Overcoming the Multiplex Disadvantage by Using Maximum-Likelihood Inversion

A maximum-likelihood estimator, derived under quantum-noise-limited measurement conditions, is used to obtain wavenumber-or-dered spectra produced by a model Michelson interferometer. The estimator is tested on a number of synthetic interferograms, and results are compared to similar spectra obtained by using the Fourier (cosine) transform. It is found that the maximum-likelihood inversion method does not result in white noise in the spectrum estimate when the spectrum is sparse. It thus may be used to circumvent the main disadvantage in multiplexed spectrometer measurements using quantum-noise-limited detectors for emission-based measurements. It is also found that maximum-likelihood inversion methods can be used to obtain spectrum estimates with greater peak-width resolution than those found by using Fourier transforms. The methods produce optical spectrum estimates that are relatively free of artifacts associated with the Fourier transform.
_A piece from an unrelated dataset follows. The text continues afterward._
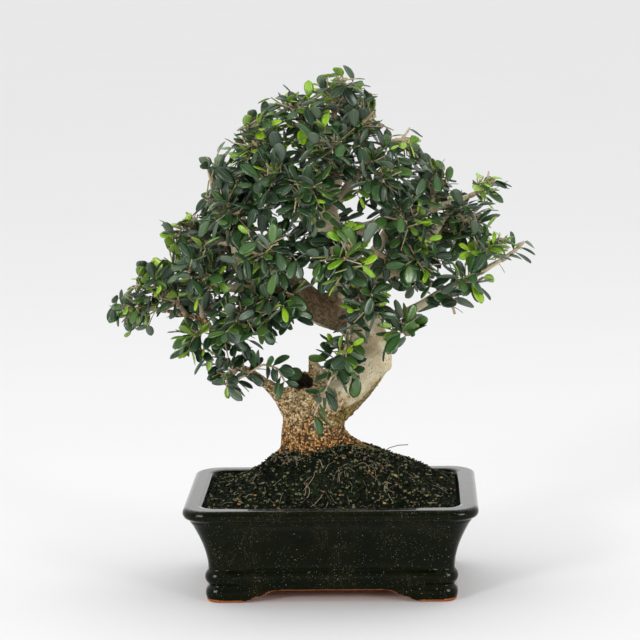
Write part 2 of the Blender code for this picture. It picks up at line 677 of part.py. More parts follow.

The method is extended to include measurements with both quantum noise and additive white noise. Results obtained by using the quantum-noise-limited and normal noise maximum-likelihood spectrum estimation methods suggest that both the multiplex-disadvantage and the Gibbs phenomenon effects may be reduced by limiting the parameter space. The main problem with the maximum-likelihood method is the relatively long times required to obtain spectrum estimates.